The report traces the growth of rapid event attribution to political frustration with the cautious conclusions of the Intergovernmental Panel on Climate Change (IPCC), which has expressed low confidence in long-term global trends for most types of extreme weather. It recognises the role of a 2012 meeting convened by the Union of Concerned Scientists. The meeting was aimed at strengthening the perceived link between extreme weather and climate change in order to pursue litigation against fossil fuel companies.
The report’s author, Ralph Alexander, said:
“Extreme event attribution studies are a blot on science, the hallmarks of which are empirical evidence and logic. Neither feature is central to attribution studies, which were created for legal and political not scientific reasons.”
Harry Wilkinson, Head of Policy at The Global Warming Policy Foundation said:
“It is disturbing that event attribution studies have got so much traction in the international media, despite their underlying flaws. This is a major scientific scandal.”
Read the full report: Contorted Science: The Flawed Logic of Extreme Event Attribution (pdf)
Recent event attribution studies 2025 was no exception to the ever-growing trend of assigning weather extremes to global warming: World Weather Attribution contended that 24 of 29 extreme events studied were made more severe or more likely by climate change, as indicated in Figure 1.7 That is a staggeringly large number, at a time when event attribution methodology is still highly uncertain. To begin with, attribution studies rely on computer climate models that have a dismal track record in predicting the future, or indeed of hindcasting the past. Not only do a majority of the models overestimate the warming rate, but they also wrongly predict a hot spot in the upper atmosphere that is not there, and are unable to accurately reproduce sea surface temperatures and sea-level rise.
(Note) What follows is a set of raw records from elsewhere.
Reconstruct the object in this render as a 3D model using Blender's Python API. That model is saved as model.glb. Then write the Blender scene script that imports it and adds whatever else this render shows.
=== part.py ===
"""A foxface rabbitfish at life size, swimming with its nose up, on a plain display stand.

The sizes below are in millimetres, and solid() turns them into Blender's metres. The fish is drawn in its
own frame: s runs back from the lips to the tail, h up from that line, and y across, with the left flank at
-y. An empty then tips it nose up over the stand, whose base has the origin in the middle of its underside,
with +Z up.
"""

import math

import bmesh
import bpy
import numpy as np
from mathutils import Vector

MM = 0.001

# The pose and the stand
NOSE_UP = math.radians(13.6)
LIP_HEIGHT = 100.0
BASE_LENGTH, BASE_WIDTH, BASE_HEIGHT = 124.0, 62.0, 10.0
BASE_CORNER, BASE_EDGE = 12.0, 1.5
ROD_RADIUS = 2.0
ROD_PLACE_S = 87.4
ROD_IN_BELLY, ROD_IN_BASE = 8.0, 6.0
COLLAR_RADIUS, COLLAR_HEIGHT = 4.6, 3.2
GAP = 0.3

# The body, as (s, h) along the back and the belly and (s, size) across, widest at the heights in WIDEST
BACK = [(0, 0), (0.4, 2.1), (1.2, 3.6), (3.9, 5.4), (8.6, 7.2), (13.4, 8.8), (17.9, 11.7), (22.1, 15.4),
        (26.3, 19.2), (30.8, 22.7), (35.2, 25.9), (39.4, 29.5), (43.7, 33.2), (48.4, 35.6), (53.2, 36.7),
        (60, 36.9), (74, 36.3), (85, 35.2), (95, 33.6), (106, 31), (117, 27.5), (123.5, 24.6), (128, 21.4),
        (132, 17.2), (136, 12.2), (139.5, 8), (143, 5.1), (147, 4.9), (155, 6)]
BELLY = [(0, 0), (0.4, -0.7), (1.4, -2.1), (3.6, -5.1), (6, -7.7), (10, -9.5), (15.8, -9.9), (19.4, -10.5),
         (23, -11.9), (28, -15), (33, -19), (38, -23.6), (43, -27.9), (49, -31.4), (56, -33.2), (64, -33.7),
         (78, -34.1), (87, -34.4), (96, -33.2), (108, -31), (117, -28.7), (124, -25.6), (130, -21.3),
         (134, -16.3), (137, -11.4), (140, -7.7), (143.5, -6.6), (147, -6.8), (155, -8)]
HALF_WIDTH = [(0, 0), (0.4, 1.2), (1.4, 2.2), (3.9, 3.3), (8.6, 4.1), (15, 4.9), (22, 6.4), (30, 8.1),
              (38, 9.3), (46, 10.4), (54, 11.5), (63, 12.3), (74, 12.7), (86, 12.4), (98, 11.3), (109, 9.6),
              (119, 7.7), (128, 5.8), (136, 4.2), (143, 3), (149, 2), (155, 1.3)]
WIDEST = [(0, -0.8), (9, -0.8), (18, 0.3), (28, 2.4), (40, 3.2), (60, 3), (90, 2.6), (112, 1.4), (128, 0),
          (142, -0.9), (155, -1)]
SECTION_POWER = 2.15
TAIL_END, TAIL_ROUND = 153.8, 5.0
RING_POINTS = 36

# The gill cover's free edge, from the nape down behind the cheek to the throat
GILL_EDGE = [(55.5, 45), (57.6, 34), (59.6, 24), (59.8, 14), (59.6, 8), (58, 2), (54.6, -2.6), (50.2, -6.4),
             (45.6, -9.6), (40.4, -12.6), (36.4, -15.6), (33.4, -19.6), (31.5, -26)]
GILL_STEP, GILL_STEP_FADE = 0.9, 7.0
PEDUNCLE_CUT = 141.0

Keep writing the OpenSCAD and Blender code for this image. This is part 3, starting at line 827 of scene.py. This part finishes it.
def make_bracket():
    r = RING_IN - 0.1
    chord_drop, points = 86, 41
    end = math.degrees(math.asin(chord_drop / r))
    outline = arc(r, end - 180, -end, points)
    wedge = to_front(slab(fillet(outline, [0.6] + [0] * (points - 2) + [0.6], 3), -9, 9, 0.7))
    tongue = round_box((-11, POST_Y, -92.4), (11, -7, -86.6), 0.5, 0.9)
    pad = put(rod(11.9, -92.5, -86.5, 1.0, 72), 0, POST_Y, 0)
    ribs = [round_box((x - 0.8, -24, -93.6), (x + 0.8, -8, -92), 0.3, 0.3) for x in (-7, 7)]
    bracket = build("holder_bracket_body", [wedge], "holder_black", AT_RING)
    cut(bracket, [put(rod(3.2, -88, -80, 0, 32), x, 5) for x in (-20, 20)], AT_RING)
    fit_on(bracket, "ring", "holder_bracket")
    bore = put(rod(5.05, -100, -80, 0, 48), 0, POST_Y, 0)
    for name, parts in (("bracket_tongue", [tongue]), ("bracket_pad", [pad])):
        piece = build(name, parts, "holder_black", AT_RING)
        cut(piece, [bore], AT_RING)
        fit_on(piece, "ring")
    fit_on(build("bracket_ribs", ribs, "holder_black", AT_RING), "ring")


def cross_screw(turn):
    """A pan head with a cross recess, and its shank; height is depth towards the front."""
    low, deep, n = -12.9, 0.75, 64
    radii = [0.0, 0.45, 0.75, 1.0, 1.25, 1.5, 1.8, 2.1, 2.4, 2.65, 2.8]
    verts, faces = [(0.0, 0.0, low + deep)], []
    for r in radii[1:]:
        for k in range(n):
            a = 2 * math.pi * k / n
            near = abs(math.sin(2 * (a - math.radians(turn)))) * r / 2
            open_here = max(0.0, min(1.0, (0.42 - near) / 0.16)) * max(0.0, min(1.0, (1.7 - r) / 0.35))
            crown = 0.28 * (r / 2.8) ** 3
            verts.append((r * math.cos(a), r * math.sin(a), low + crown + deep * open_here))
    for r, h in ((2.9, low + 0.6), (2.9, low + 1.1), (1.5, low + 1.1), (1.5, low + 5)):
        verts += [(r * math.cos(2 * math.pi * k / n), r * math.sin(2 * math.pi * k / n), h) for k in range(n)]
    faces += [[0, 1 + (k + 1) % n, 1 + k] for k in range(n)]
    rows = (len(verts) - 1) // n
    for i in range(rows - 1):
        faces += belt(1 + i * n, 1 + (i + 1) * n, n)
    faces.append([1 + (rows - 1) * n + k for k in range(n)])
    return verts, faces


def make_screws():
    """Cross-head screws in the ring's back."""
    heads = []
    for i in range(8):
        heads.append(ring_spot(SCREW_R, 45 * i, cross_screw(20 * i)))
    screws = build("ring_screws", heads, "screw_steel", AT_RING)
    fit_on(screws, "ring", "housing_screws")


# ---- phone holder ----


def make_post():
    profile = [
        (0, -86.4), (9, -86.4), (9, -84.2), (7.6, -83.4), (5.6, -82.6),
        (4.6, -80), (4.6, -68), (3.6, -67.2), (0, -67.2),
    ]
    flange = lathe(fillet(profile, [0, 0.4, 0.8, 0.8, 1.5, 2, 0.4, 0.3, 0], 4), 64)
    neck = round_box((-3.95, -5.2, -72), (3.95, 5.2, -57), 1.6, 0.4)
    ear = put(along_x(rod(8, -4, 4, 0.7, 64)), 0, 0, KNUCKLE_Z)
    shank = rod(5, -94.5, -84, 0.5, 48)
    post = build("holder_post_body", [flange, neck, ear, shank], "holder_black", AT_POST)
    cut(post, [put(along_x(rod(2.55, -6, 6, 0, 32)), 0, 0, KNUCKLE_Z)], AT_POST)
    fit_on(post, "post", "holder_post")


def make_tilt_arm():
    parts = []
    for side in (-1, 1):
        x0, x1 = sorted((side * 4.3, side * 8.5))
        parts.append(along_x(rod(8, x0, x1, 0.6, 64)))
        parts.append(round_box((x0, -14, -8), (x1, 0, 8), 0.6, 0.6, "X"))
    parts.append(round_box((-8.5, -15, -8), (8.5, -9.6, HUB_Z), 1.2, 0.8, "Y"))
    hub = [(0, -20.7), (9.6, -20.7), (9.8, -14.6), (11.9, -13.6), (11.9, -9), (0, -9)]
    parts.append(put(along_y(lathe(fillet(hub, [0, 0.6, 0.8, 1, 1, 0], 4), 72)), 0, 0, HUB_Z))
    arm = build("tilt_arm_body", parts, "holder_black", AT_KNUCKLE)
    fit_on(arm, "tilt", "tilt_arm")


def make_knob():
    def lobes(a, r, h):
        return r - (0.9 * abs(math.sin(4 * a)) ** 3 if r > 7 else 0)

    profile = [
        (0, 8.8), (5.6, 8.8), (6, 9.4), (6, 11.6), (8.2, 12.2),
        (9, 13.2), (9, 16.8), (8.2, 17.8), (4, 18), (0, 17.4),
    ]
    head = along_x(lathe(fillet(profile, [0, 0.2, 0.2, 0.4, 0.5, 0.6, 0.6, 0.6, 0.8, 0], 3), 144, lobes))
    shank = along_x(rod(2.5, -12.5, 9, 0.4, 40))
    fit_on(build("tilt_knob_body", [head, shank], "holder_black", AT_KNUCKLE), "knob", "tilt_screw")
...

But, more importantly, the underlying scientific basis of such studies can be questioned too, as done in a recent series of blog posts by Roger Pielke Jr., a prolific climate writer and former professor at the University of Colorado.
Pielke identifies three ‘tricks’ used in event attribution studies to justify their highly exaggerated
claims.
♦ The first, which he terms ‘attribution inflation,’ arises from mathematical sloppiness. Rounding numbers used in calculating probabilities of a particular extreme event happening, instead of retaining decimal points, can lead to inflated and misleading probabilities.
♦ The second trick, which Pielke calls ‘begging the question’ (a logical fallacy), simply assumes
the conclusion that the study seeks to prove. For example, assuming that every storm is made stronger due to warmer oceans makes it child’s play to conclude that the storm which just happened was made more likely due to climate change.
♦ The third trick, ‘ignoring evidence,’ means just that. The following sections will reveal numerous
examples.
The paper goes on to deconstruct several studies including these examples:
Conclusions
Physicist Friederike Otto, WWA’s chief scientist, has stated:
Unlike every other branch of climate science or science in general, event attribution
was actually originally suggested with the courts in mind.
Apart from WWA, the US National Academies have recently established a committee to ‘examine
current scientific understanding of attribution of extreme weather events and their impacts on climate change, and consider user needs and opportunities to improve attribution science capabilities.’ Nonetheless, the committee intends to focus on the dubious science behind extreme event attribution, and not any legal ramifications.
It remains to be seen whether multiple court cases against fossil fuel companies, based on extreme event attribution, will succeed. Nevertheless, there is already a burgeoning industry of legal activists with a vested interest in exploiting so-called attribution science. By September 2024, it was estimated that 50 lawsuits had been filed by US states, counties and local governments, and about half that number in Europe and other countries.
Extreme event attribution studies are deeply flawed, with fundamental logical and methodological errors – the result of such studies being created for legal and political, not scientific, reasons. The examples presented here, involving heatwaves, hurricanes and floods, are but a few of the proliferating number of mistaken studies appearing in contemporary scientific reports.